-- begin Collected data --
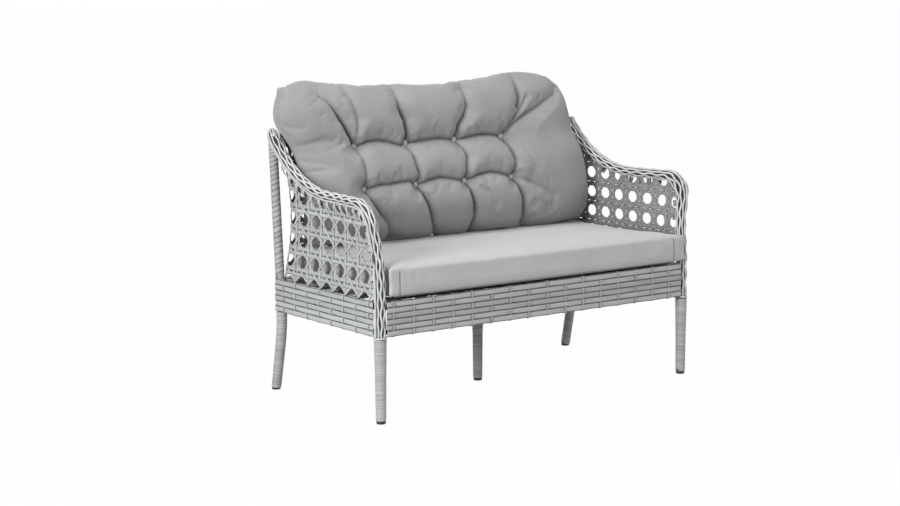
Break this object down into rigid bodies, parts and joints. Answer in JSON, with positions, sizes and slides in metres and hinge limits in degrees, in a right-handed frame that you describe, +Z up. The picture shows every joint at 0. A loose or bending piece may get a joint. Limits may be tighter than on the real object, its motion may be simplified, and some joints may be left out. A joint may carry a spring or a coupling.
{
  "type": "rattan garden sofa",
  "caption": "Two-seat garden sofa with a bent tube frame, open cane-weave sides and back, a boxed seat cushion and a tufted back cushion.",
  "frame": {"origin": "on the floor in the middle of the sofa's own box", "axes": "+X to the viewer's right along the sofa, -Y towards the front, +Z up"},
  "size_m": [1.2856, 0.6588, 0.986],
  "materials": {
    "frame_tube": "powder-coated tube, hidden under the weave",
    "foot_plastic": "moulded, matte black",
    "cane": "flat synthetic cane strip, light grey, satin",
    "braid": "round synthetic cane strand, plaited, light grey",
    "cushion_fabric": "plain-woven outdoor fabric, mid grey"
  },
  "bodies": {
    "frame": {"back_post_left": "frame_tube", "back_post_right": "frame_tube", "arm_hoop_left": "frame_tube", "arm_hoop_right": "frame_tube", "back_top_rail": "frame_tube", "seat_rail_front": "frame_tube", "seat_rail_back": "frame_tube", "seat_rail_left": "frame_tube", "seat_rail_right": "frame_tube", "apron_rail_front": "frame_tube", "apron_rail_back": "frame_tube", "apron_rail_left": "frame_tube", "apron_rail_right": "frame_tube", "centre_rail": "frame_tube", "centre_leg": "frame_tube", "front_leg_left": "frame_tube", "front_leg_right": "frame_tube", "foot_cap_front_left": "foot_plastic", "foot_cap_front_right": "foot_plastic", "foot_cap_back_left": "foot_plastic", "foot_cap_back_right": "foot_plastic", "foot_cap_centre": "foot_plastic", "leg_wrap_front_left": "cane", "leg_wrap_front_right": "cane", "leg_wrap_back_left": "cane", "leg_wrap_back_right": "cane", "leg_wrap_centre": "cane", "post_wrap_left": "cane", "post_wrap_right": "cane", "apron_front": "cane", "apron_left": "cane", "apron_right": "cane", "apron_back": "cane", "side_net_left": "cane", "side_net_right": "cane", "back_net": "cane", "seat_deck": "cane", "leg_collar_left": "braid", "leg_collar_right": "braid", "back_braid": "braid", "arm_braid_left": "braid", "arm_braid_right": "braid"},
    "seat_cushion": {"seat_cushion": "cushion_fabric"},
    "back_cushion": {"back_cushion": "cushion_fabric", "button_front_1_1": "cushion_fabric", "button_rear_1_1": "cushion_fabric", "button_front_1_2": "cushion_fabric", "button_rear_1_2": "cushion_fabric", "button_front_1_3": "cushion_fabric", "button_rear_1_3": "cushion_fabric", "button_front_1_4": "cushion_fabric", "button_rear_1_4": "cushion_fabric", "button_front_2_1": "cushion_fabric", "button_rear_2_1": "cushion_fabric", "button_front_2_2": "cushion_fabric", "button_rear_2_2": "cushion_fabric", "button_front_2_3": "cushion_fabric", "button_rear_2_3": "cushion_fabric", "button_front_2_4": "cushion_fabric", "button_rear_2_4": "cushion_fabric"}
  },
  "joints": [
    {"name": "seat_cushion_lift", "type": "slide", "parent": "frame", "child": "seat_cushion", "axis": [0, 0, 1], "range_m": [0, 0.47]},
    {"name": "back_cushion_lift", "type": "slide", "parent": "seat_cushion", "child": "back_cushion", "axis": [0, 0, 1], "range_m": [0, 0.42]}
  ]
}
-- end Collected data --
Written exercise: Find every line with the word "joints" and state how many there are, with no other words.

Solution for this problem: 2